Ésta es, quizá, la obra más perfecta que haya escrito O’Neill, la piedra angular del moderno realismo poético, que influyó sobre Tennessee Williams en Un tranvía llamado Deseo y sobre Ugo Betti en Delito en la isla de las Cabras.
Deseo bajo los olmos es un soplo huracanado de pasión que cruza el escenario. Es el drama de la posesión, la posesión de la tierra y de la mujer, en que un poderoso sentimiento panteísta parece envolverlo y oprimirlo todo. Abbie, uno de los tipos femeninos mejor logrados de O’Neill, es la mujer artera y apasionada, capaz de lograrlo todo en defensa de su instinto. La expiación que les impone el dramaturgo a sus criaturas nada tiene que ver con la que es tan característica de los personajes de Dostoyevski y Tolstoi, la expiación cristiana, moral, ante Dios y la sociedad. Se trata, simplemente, del pago de una deuda pendiente con la sociedad, del reajuste del desequilibrio causado por la transgresión de una norma. Íntimamente, ni Abbie ni Eben están arrepentidos de su pecado: a pesar de todo, es para ellos un pecado con belleza.

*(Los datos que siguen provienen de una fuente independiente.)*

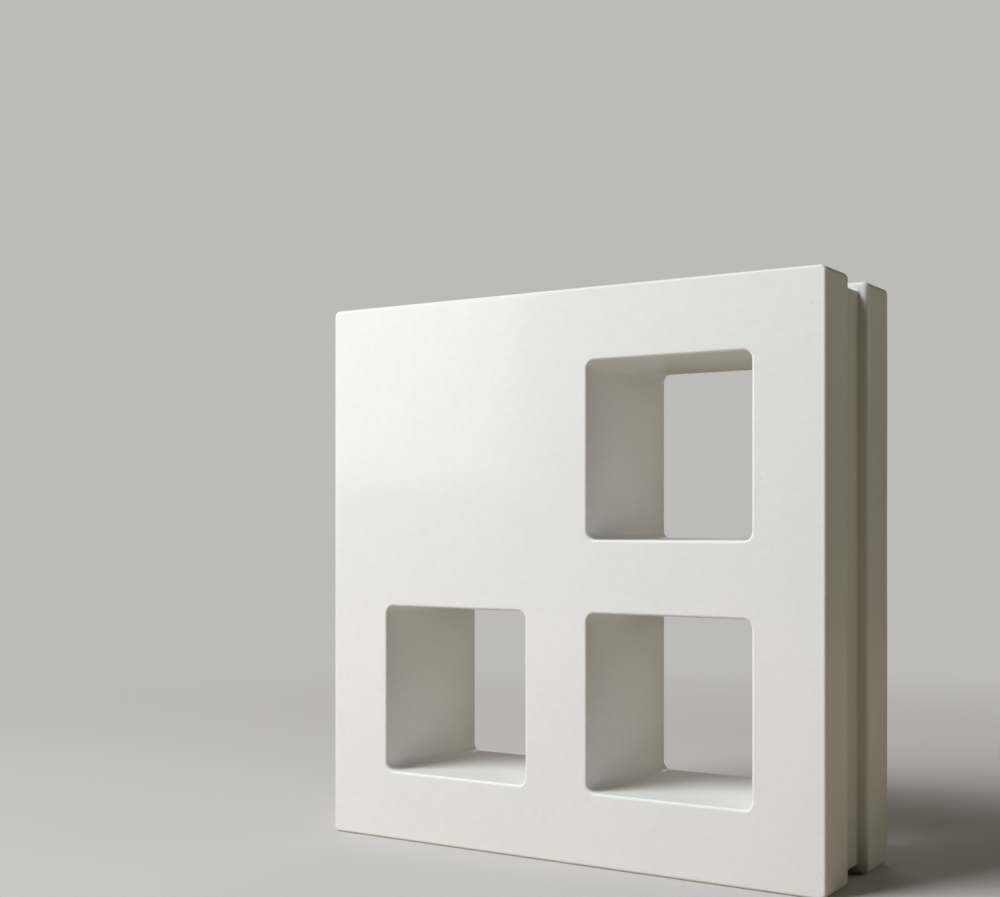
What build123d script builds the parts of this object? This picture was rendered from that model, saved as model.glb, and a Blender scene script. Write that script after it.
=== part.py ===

La riqueza poemática de este magnífico drama rural está acentuada por un lenguaje que logra lo popular sin la menor concesión, que alcanza altas cumbres de lirismo con la sencillez de medios más absoluta. Su estructura es perfecta: no sobra una sola escena, una sola línea. Deseo bajo los olmos es teatro ciento por ciento, teatro en su expresión más pura. No hay retórica, verbalismo ni elementos superfluos. Todo se desarrolla con poderoso y ágil dinamismo y arrebata y conmueve desde la escena inicial.